Recommended default configuration for sequence processing.

Build recurrent retention state update.

Types

build_opt()

@type build_opt() ::
  {:embed_dim, pos_integer()}
  | {:hidden_size, pos_integer()}
  | {:num_layers, pos_integer()}
  | {:num_heads, pos_integer()}
  | {:expand_factor, pos_integer()}
  | {:dropout, float()}
  | {:window_size, pos_integer()}

Options for build/1.

Functions

build(opts \\ [])

@spec build([build_opt()]) :: Axon.t()

Build a RetNet model for sequence processing.

Options

  • :embed_dim - Size of input embedding per timestep (required)
  • :hidden_size - Internal hidden dimension (default: 256)
  • :num_layers - Number of RetNet blocks (default: 6)
  • :num_heads - Number of retention heads (default: 4)
  • :expand_factor - FFN expansion factor (default: 2)
  • :dropout - Dropout rate (default: 0.0)
  • :window_size - Expected sequence length (default: 60)
  • :mode - Computation mode: :parallel, :recurrent, :chunkwise (default: :parallel)

Returns

An Axon model that processes sequences and outputs the last hidden state.

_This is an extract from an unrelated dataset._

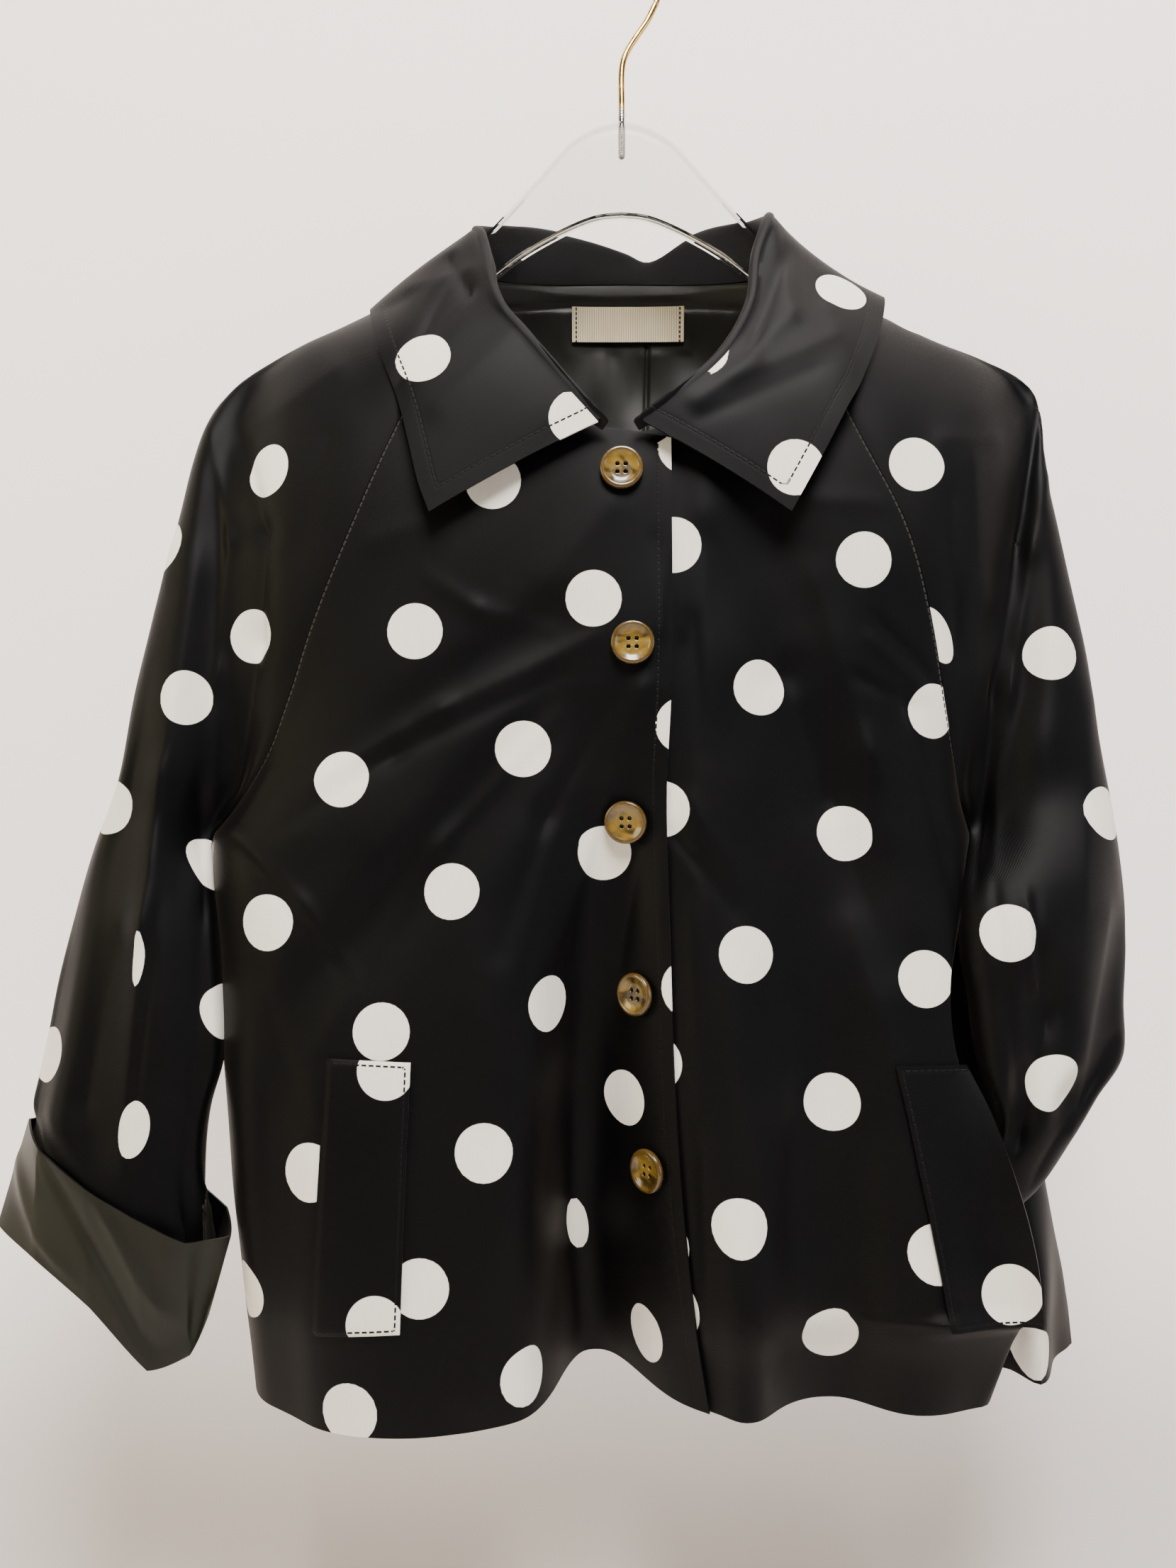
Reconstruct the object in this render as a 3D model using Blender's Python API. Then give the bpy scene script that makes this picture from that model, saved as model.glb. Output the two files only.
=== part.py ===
"""A short swing jacket with raglan sleeves, hung on a clear hanger.

Millimetres in the tables, metres in the meshes. +Z is up and the front faces -Y, so the wearer's
right side has negative x. The origin is the inside top of the hook, where a rail carries it.
Depths are counted forwards from the plane of the hanger: y = -depth.
"""
import math

import bmesh
import bpy
import numpy as np
from mathutils import Vector
from mathutils.bvhtree import BVHTree

MM = 0.001

# ---------------------------------------------------------------- driving dimensions
CLOTH = 1.5                # thickness of a cloth wall
SEAM_GAP = 0.35            # space between two pieces that are sewn together
LEAF_GAP = 1.4             # least space under the leaves of the collar
SETTLE_REACH = 25.0        # how deep a point may lie in another piece and still be pushed out
HEM_BACK = -790.0          # height of the back's hem; the fronts' hem is in HEM
UNDERARM = -507.0          # height where sleeve, front and back meet
NECK_CORNER = -299.0       # just above the row where the neck edge turns down into the placket
LAP = 34.0                 # how far the left front runs on under the right one
LAP_DEPTH = 2.6            # how far the left front lies behind the right one there
COLUMNS_FRONT = 20         # grid columns across a front, the back and round a sleeve
COLUMNS_BACK = 24
COLUMNS_SLEEVE = 25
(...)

build_multi_scale_retention(input, opts \\ [])

@spec build_multi_scale_retention(
  Axon.t(),
  keyword()
) :: Axon.t()

Build Multi-Scale Retention layer.

MSR uses different decay rates (gamma) per head for multi-scale modeling:

  • gamma_h = 1 - 2^(-5-h) for head h
  • SiLU gating: Y = SiLU(XW_G) . Retention(X)W_O
  • GroupNorm for handling different head variances

build_retnet_block(input, opts \\ [])

@spec build_retnet_block(
  Axon.t(),
  keyword()
) :: Axon.t()

Build a single RetNet block.

RetNet block structure:

  1. LayerNorm -> Multi-Scale Retention -> Residual
  2. LayerNorm -> FFN -> Residual

default_dropout()

@spec default_dropout() :: float()

Default dropout rate

default_expand_factor()

@spec default_expand_factor() :: pos_integer()

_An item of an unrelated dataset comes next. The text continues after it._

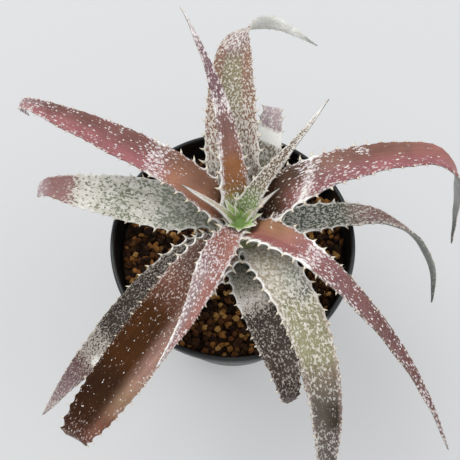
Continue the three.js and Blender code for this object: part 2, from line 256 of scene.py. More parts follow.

Default feedforward expansion factor

default_hidden_size()

@spec default_hidden_size() :: pos_integer()

Default hidden dimension

default_num_heads()

@spec default_num_heads() :: pos_integer()

Default number of retention heads

default_num_layers()

@spec default_num_layers() :: pos_integer()

Default number of layers

eps()

@spec eps() :: float()

Epsilon for numerical stability

init_retention_state(batch_size, num_heads, head_dim)

@spec init_retention_state(pos_integer(), pos_integer(), pos_integer()) ::
  Nx.Tensor.t()

Initialize retention state for recurrent inference.

Returns a zero-initialized state tensor of shape [batch, heads, head_dim, head_dim].

output_size(opts \\ [])

@spec output_size(keyword()) :: non_neg_integer()

Get the output size of a RetNet model.

param_count(opts)

@spec param_count(keyword()) :: non_neg_integer()

Calculate approximate parameter count for a RetNet model.

recurrent_retention_step(q, k, v, state, gamma)

@spec recurrent_retention_step(
  Nx.Tensor.t(),
  Nx.Tensor.t(),
  Nx.Tensor.t(),
  Nx.Tensor.t(),
  Nx.Tensor.t()
) :: {Nx.Tensor.t(), Nx.Tensor.t()}

Build recurrent retention state update.

Recurrent formulation for O(1) inference:

  • sn = gamma * s{n-1} + K_n^T * V_n
  • o_n = Q_n * s_n

This is used during inference when processing one token at a time.